Dossier | Chocs géopolitiques : prévenir, tenir, rebondir ?
Conflits géopolitiques : penser au-delà du réflexe

À travers l’exemple fictionnel de deux nations engagées dans une spirale sécuritaire, cet article propose une lecture systémique des conflits modernes. Comment des décisions a priori rationnelles à l’échelle d’un État peuvent créer de l’instabilité ? Pourquoi considérer un système dans son ensemble est primordiale pour éclairer les décisions en cas de crise ?
Les dépenses de la Chine en défense nationale ont augmenté de de 7 % en 2024, marquant 3 décennies de croissance continue. En parallèle, de nombreux signaux faibles s’accumulent et suggèrent la probabilité croissante d’un conflit armé dans le Pacifique. Plus généralement, les dépenses nationales d’armement augmentent sur tous les continents depuis 20231. Derrière ces chiffres, les problèmes géopolitiques ne cessent de se complexifier. Or, répondre à ces défis de manière intuitive présente un réel risque de produire plus de problèmes que de solutions.
Typiquement, répondre de manière positive à la légitime aspiration du peuple syrien à une vie « normale » ne peut pas ignorer que le pays est au centre d’une région où plusieurs conflits se déroulent en parallèle. Les affrontements entre la communauté kurde et la Turquie, ou entre Israël et la Palestine, la confrontation entre la Russie et les USA, l’opposition du monde sunnite au monde chiite… Autant de conflits qui entourent et impactent la situation syrienne. Pour pouvoir analyser, comprendre, et éventuellement agir, une perspective plus structurée est nécessaire. Il faut alors développer une approche systémique.
« Action, réaction » : la bonne approche ?
Qu'est-ce qu'un système ? Il s’agit d’un ensemble d'éléments, dans un périmètre donné, qui interagissent entre eux de telle sorte que le comportement du système est plus important que le comportement combiné des éléments qui le composent2. La systémique est une façon de conceptualiser les systèmes, leur composition, leurs interdépendances et leur évolution.
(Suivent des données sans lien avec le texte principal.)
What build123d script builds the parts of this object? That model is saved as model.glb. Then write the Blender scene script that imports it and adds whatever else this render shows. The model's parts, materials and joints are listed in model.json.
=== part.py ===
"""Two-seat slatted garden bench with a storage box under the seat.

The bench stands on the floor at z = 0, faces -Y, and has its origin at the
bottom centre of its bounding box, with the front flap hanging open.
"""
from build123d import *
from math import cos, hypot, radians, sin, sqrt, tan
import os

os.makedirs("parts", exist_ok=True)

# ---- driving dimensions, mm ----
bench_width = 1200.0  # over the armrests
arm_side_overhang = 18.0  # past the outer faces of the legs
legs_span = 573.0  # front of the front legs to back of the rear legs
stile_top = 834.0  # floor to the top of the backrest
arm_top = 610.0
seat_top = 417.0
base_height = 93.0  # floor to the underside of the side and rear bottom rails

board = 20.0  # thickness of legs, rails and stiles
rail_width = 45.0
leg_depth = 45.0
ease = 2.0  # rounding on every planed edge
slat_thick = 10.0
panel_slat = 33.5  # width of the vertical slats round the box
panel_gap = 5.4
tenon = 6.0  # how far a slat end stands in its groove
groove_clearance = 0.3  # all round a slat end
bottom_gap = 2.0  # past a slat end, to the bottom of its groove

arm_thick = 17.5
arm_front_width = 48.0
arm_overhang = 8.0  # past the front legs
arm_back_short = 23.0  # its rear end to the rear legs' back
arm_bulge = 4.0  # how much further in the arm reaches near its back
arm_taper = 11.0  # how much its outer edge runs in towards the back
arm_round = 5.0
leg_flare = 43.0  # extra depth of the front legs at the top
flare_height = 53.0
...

Elle permet de comprendre comment un choc peut se transformer, et donc de mieux concevoir la réponse appropriée.
Généralement, nous avons le réflexe de répondre à une action par une réaction immédiate. Si une crise humanitaire se développe dans un pays, nous envoyons les secours et une aide internationale. Cependant, plus un pays se repose sur l’appel à l’aide extérieure, plus il se démunit d’une capacité de prévention et de réponse en interne. Or, les services et équipes de réaction internes sont normalement beaucoup plus efficace, puisqu’ils sont par nature au plus proche, et que le temps de réponse dans la gestion des crises est primordial. Cet exemple illustre bien que la conception des systèmes d’accompagnement des États en cas de crises humanitaires doit prendre en compte une perspective plus globale.
Atlantis et Babylone : récit fictif d’un cas bien réel
Dans le cadre de conflits, nous pouvons formaliser le caractère systémique des dépenses d’armement au travers d’un exemple imaginé. Prenons deux États que nous appellerons A et B, ou pour plus de commodité : Atlantis et Babylone. Dans cette projection, les deux gouvernements d’Atlantis et de Babylone sont démocratiquement élu, et effectuent des dépenses dans l’intérêt de leurs contribuables.
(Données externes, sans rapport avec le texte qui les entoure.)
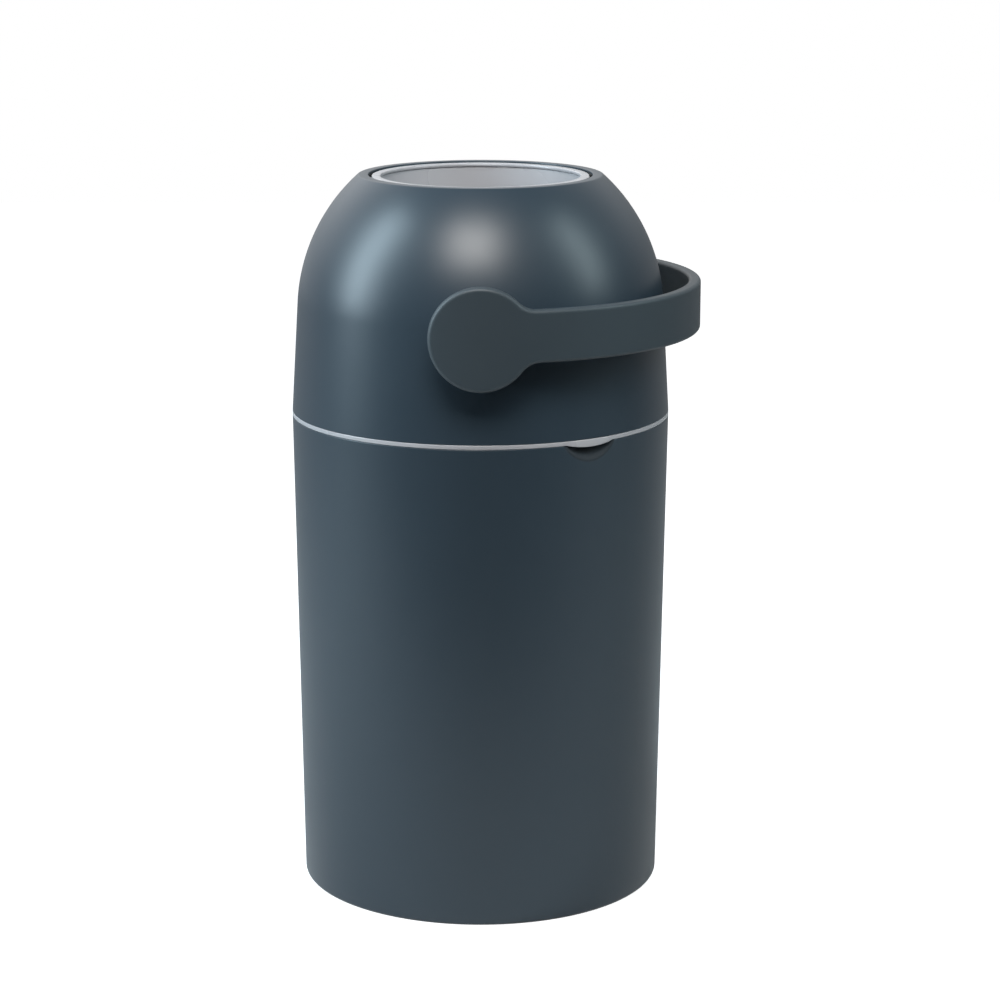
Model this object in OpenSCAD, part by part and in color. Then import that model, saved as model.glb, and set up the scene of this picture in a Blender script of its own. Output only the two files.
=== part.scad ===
// Nappy bin with a flip-over drum. A tapered bucket carries a hinged domed head. Inside the head
// a ball-shaped drum turns on a side-to-side axle when the handle is swung half a turn over the
// top, and drops what its tube holds into the bag below, while the loose piston in the tube
// slides down and becomes the new floor of the mouth.
// The bin stands on z = 0 with Z as its axis. The front is -Y. The handle rests towards +X.

/* [Bucket] */
// Outer radius at the seam between bucket and head
seam_r = 140; // [134:1:150]
// How much smaller the bucket's radius is at the floor than at the seam
foot_in = 5.5; // [1:0.5:16]
// Height of the bucket up to its rim
bucket_h = 356; // [280:1:420]
// Thickness of the bucket's wall and floor
bucket_wall = 2.6; // [2:0.1:3.2]
// Height of the recess under the floor
floor_lift = 4; // [2:0.5:10]
// Width of the foot ring
foot_w = 5; // [4:0.5:10]
// Rounding of the foot's outer edge
foot_round = 3; // [1:0.5:4]
// Number of upright ribs that carry the bag ring
rest_count = 8; // [4:1:12]
// Thickness of a rib
rest_t = 2.4; // [1.6:0.1:4]
// How far a rib reaches in under the bag ring
rest_reach = 5; // [3:0.5:8]
// Rounding between the bucket's floor and its wall, inside
floor_round = 6; // [2:0.5:12]

/* [Bag ring] */
// Height of the bag ring
bag_ring_h = 26.5; // [15:0.5:40]
// Width of the bag ring, from its foot to the edge of its top land
bag_ring_w = 12; // [9:0.5:16]
// Wall of the bag ring
bag_ring_t = 2.4; // [1.6:0.1:3.5]
// Room between bag ring and spigot for the bag's fold
bag_room = 3.2; // [2:0.1:5]

/* [Thumb scoop and lift tab] */
// Direction of the scoop, to the right of the front
scoop_angle = 34; // [0:1:60]
// Width of the scoop at the rim
scoop_w = 42; // [34:1:56]
// Height of the scoop below the rim
scoop_h = 12; // [8:0.5:15]
// Depth of the scoop at the rim
scoop_depth = 8; // [5:0.25:9]
// Width of the lift tab
tab_w = 38; // [28:1:50]
// How far the lift tab hangs below the seam line
tab_drop = 2.2; // [1.5:0.1:4]
// How far the lift tab stands out from the seam line
tab_proud = 0.7; // [0:0.1:2]
// Gap between the lift tab and the scoop
tab_gap = 0.6; // [0.4:0.1:1.2]

/* [Head] */
// Height of the light seam line, the edge of the base plate
seam_h = 3; // [2.5:0.1:5]
// Height of the dome's skirt, from the seam line to the dome's centre
skirt_h = 72.8; // [66:0.1:84]
// How much smaller the dome's radius is than the seam's
dome_in = 4.5; // [0:0.5:12]
// Wall of the dome
dome_wall = 3; // [2.4:0.1:4]
// Radius of the round mouth
mouth_r = 82.4; // [76:0.1:92]
// Rounding of the mouth's outer edge
mouth_round = 2.5; // [1:0.25:3]
// Height of the axle above the dome's centre
axle_rise = 5.5; // [4:0.5:9]
// Number of screws and screw bosses in the head
screw_count = 6; // [4:1:8]
// Depth of the spigot that drops into the bucket
spigot_h = 6; // [4:0.5:9]
// Wall of the spigot
spigot_wall = 2.4; // [1.6:0.1:3]
// Gap between the spigot and the bucket's wall
spigot_gap = 0.8; // [0.5:0.1:1.5]
// Wall of the bowl round the ball
bowl_wall = 3; // [2:0.1:4]
// Width of the gasket over the bag ring
gasket_w = 6.5; // [4:0.5:8]
// Thickness of the gasket
gasket_t = 2.8; // [2:0.1:4]
// Height of the stiffening ribs on the base plate
plate_rib_h = 4; // [2:0.5:8]
// Thickness of ribs and webs in the head and the piston
rib_t = 2.4; // [1.6:0.1:3]
// Thickness of the two ball seals
seal_t = 3; // [2:0.1:3]
// Height of the two ball seals
seal_h = 6; // [4:0.5:8]
// Thickness of the foot that holds a ball seal
seal_foot_t = 1.6; // [1:0.1:2.4]

/* [Hinge] */
// Radius of the hinge pin
pin_r = 2.5; // [2:0.1:3]
// Wall of the hinge barrels
barrel_wall = 3.5; // [2.5:0.1:5]
// Width of the head's knuckle
knuckle_w = 25; // [16:1:36]
// Width of each ear on the bucket
ear_w = 10; // [6:1:16]
// Depth of the gusset under each ear
ear_drop = 26; // [16:1:40]
// How far the head opens before its heel meets the bucket
open_angle = 70; // [50:1:90]
// Thickness of the heel
heel_t = 3; // [2:0.5:5]

/* [Drum] */
// Air between the ball and the dome, straight up from the axle
ball_air = 2.6; // [1.5:0.1:4]
// Air between the ball and the mouth's lip, and round the ball in its bowl
ball_run = 0.6; // [0.5:0.1:2]
// Wall of the ball shells
ball_wall = 2.5; // [2:0.1:3.5]
// Gap between the drum's rim and the mouth
mouth_gap = 2.4; // [2:0.1:5]
// Width of the light rim ring, seen from above
rim_w = 7.2; // [6:0.1:11]
// Thickness of the rim ring
rim_t = 3; // [2:0.1:4.5]
// How far the rim ring reaches in over the tube's bore
rim_lip = 1.6; // [1:0.1:3]
// How far the rim ring lies below the edge of the mouth
rim_recess = 0.8; // [0:0.1:3]
// Rounding of the rim ring's edges
rim_round = 1.2; // [0.6:0.1:1.4]
// Wall of the drum's tube
tube_wall = 2.5; // [2:0.1:3.5]
// Outer radius of the two side sockets on the tube
socket_r = 19; // [17:0.5:24]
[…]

Pour débuter, concentrons-nous sur Atlantis. Chaque année, son gouvernement finance l’armement de l’État. Cette dépense doit être mis en perspective avec le bien-être de la population atlante, et le sentiment de sécurité de cette même population. Lorsque la dépense d’armement augmente, moins de fonds seront disponibles pour d’autres dépenses contribuant au bien-être de la population. Toutefois, l’augmentation des dépenses d’armement contribue au sentiment de sécurité des atlantes. En d’autres termes, les citoyens sacrifient une partie de leur bien-être pour se sentir plus en sécurité. On imagine aisément que les atlantes accepteront d’autant plus facilement de sacrifier une partie de leur bien-être s’ils sentent que leur sécurité et leur liberté sont menacées.
Passons maintenant à la situation Babylone. Tout est pratiquement identique : le gouvernement dépense un montant pour son armement. S’il augmente, alors le sentiment de sécurité des babyloniens augmentera, au détriment de leur bien-être qui diminuera. Jusqu’ici, les deux États ont été considérés indépendamment. De façon rationnelle, chaque gouvernement est prêt à répondre à la menace de la sécurité de ses citoyens par une augmentation des dépenses d'armement. Il faut que les citoyens se sentent plus en sécurité, même si cela peut impliquer une réduction de leur bien-être (la simplification est excessive, mais utile pour la suite de l’argumentaire).
Du statu quo à l’effet boule de neige
À présent, replaçons le contexte. Atlantis et Babylone sont des pays voisins – en tout cas pour notre exemple, qui s’affranchit des réalités historiques et mythologiques. Dans notre conte pédagogique, Atlantis n’est aujourd’hui plus que le vestige d'un ancien empire puissant. Il y a fort longtemps, dans une contrée lointaine, Babylone a mené un conflit armé contre l’empire atlante, et obtenu ainsi son indépendance. L’idée selon laquelle les deux pays sont engagés dans un « conflit historique » s’est imposée progressivement auprès des deux populations.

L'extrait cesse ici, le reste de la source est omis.